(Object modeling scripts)
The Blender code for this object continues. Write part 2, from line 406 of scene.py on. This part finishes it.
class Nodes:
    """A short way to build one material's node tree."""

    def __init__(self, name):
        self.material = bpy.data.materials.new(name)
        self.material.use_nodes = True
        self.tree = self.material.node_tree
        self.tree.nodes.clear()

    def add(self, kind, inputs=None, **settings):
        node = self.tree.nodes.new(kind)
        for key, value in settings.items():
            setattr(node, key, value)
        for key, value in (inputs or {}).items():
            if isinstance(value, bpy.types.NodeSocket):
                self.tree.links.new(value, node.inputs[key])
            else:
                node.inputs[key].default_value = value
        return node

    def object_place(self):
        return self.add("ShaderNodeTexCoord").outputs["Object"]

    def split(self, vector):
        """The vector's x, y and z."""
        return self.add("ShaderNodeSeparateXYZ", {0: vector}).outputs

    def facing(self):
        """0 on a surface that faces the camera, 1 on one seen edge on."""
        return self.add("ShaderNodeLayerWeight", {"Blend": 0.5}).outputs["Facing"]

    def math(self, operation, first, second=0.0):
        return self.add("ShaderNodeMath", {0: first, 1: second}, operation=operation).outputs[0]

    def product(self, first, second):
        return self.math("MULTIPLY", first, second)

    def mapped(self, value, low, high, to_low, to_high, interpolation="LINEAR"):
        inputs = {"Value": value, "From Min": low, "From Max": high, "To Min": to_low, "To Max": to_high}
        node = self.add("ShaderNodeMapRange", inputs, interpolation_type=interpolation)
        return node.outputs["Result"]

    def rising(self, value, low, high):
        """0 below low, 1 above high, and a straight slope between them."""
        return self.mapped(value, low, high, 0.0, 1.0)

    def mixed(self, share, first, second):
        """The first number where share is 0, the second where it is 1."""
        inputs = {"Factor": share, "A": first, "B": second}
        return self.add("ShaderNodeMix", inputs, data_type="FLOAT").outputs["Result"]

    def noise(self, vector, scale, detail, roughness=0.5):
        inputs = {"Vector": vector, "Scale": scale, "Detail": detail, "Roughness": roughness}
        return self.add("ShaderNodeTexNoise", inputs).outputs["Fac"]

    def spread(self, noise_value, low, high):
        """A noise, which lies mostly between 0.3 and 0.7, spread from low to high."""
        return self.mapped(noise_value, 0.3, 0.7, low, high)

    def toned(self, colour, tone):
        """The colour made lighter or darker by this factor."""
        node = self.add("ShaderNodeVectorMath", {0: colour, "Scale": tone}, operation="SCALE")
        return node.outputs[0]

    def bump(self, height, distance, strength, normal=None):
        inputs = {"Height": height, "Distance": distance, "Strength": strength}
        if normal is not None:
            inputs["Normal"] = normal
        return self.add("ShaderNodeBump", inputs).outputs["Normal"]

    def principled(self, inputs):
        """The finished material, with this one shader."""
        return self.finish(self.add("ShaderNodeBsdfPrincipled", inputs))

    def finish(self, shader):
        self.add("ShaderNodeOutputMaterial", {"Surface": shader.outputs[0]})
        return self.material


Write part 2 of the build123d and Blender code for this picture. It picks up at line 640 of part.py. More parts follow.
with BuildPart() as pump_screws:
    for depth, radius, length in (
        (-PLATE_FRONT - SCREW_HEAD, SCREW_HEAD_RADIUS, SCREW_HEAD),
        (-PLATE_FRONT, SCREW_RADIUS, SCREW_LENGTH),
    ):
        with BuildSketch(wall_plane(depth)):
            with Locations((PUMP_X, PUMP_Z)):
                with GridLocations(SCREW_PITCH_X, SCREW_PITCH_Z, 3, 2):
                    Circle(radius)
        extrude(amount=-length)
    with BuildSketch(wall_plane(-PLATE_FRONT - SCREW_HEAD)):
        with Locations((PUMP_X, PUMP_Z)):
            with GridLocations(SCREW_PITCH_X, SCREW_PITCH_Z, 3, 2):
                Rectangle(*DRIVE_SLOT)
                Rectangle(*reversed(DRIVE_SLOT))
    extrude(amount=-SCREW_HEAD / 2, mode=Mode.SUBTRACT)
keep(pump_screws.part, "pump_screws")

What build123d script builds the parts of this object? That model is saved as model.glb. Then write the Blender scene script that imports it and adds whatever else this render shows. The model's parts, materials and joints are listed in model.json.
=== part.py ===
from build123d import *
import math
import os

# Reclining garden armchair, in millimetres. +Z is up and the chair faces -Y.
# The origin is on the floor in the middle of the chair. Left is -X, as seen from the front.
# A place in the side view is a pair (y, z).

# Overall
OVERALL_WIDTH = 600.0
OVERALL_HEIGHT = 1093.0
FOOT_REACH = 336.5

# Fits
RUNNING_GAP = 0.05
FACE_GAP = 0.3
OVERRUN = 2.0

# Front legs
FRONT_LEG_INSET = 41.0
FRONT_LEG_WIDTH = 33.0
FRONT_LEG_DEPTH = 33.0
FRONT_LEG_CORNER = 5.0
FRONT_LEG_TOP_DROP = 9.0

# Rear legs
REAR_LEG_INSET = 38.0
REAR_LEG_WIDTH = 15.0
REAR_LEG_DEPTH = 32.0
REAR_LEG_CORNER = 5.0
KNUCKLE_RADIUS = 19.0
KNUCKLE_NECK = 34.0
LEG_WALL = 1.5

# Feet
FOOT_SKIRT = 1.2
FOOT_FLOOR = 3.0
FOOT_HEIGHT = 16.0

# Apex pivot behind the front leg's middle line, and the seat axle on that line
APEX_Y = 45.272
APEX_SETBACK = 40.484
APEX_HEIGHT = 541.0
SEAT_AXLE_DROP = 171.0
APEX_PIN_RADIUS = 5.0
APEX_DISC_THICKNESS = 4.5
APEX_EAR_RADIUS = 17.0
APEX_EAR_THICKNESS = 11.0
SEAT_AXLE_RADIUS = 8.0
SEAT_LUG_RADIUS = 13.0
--
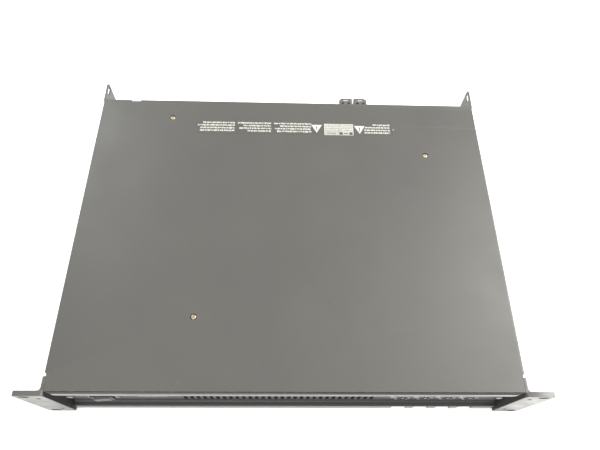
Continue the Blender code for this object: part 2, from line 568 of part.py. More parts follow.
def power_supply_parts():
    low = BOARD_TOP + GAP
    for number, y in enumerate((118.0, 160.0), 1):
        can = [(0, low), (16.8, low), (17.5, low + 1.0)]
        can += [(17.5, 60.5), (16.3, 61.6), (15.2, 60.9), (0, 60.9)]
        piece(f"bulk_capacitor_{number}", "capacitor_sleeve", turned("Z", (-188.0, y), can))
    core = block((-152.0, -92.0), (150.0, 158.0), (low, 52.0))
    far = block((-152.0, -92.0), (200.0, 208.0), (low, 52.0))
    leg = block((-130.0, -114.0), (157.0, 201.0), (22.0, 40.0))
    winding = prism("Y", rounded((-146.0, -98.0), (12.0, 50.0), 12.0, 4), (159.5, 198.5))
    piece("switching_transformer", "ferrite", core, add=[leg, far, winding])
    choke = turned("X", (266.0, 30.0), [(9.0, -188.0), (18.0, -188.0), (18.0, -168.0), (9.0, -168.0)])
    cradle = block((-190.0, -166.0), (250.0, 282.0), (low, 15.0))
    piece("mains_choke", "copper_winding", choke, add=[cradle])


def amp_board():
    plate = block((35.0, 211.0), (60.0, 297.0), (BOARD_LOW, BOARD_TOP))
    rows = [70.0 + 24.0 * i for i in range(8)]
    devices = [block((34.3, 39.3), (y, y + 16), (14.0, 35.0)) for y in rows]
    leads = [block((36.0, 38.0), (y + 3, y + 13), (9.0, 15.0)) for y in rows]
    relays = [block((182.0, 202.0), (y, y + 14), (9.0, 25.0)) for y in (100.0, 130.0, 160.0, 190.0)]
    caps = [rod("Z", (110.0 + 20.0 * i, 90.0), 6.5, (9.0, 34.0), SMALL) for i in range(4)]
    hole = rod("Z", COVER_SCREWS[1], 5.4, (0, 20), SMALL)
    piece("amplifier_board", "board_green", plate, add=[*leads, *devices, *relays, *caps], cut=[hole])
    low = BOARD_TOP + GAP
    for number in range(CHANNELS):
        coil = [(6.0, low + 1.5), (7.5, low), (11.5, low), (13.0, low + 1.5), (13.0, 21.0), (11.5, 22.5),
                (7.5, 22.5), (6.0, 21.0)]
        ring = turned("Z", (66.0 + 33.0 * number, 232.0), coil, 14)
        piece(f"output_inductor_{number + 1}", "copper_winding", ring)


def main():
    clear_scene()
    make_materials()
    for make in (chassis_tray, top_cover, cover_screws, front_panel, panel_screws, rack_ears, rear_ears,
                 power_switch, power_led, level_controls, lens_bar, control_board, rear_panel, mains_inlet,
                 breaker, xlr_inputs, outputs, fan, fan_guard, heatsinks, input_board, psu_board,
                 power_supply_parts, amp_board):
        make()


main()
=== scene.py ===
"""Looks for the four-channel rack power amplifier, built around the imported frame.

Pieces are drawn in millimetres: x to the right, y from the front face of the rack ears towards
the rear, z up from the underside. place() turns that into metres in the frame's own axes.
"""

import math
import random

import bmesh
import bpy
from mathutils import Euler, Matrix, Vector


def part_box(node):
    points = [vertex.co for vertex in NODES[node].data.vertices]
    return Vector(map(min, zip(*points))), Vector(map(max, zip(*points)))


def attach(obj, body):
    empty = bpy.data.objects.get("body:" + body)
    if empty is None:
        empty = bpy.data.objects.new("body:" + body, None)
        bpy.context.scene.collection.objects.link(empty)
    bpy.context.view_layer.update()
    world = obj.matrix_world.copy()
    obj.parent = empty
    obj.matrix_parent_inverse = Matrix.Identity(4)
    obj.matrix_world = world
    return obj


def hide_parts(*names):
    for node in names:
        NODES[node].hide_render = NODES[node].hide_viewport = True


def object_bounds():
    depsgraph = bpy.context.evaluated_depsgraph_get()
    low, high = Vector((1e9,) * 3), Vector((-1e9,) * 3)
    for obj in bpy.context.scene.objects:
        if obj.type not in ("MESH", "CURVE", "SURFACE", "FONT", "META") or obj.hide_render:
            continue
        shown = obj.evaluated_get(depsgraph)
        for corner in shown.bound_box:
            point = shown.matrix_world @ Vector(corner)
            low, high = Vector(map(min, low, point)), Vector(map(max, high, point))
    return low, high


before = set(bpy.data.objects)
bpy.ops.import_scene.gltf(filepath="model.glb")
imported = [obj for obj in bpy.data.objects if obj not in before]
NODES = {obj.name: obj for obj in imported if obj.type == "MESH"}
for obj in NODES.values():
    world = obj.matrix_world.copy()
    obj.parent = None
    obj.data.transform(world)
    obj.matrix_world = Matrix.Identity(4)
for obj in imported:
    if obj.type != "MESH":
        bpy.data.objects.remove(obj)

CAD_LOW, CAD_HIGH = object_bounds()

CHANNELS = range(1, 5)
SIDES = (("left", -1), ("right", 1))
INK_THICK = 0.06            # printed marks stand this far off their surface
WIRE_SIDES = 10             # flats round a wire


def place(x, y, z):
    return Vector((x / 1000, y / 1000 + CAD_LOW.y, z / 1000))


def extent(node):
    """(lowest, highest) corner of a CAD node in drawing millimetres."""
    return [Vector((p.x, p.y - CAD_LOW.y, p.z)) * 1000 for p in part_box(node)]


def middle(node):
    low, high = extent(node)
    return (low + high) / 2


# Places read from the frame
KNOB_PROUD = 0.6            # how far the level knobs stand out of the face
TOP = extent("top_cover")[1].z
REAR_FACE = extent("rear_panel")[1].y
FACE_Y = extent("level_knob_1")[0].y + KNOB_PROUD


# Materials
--
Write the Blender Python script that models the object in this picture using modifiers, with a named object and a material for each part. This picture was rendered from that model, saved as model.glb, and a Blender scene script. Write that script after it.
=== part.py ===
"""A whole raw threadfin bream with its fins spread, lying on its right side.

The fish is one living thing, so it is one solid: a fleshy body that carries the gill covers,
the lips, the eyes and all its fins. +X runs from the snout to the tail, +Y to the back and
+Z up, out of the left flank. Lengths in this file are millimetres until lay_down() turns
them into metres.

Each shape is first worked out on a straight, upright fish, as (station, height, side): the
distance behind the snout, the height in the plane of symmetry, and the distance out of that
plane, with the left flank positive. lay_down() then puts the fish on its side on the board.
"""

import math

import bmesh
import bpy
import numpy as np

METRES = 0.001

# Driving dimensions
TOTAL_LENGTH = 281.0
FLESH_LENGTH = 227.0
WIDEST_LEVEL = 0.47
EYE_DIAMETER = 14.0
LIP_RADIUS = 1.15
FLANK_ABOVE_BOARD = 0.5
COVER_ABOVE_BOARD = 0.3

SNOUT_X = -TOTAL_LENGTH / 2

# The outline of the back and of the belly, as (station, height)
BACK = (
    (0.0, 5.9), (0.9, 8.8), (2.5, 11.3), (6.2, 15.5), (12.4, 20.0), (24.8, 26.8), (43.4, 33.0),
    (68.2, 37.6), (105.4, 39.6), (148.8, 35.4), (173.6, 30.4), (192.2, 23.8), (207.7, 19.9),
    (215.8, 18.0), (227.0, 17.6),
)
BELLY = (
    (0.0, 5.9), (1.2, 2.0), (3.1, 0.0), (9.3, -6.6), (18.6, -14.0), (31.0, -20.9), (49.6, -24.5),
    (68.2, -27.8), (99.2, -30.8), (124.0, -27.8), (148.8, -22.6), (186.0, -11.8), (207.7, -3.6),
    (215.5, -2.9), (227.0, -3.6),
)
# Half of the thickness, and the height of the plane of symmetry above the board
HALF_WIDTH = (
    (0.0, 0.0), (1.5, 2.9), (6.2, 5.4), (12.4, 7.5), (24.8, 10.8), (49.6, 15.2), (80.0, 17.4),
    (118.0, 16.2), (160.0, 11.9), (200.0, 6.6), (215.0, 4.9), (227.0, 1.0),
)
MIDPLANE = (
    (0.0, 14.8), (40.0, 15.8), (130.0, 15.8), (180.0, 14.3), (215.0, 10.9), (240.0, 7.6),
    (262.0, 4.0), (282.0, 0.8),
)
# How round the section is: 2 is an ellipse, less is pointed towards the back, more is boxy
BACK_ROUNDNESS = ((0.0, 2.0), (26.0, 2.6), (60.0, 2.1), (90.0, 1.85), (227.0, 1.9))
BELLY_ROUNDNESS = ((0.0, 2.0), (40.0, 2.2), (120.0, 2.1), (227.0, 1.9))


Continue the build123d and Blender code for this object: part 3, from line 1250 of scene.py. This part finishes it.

Prompt
Extract only the lines from the line with "What build123d script" through the line with "FRONT_LEG_TOP_DROP = 9.0", keeping both end lines exactly as they are.

Exercise response
What build123d script builds the parts of this object? That model is saved as model.glb. Then write the Blender scene script that imports it and adds whatever else this render shows. The model's parts, materials and joints are listed in model.json.
=== part.py ===
from build123d import *
import math
import os

# Reclining garden armchair, in millimetres. +Z is up and the chair faces -Y.
# The origin is on the floor in the middle of the chair. Left is -X, as seen from the front.
# A place in the side view is a pair (y, z).

# Overall
OVERALL_WIDTH = 600.0
OVERALL_HEIGHT = 1093.0
FOOT_REACH = 336.5

# Fits
RUNNING_GAP = 0.05
FACE_GAP = 0.3
OVERRUN = 2.0

# Front legs
FRONT_LEG_INSET = 41.0
FRONT_LEG_WIDTH = 33.0
FRONT_LEG_DEPTH = 33.0
FRONT_LEG_CORNER = 5.0
FRONT_LEG_TOP_DROP = 9.0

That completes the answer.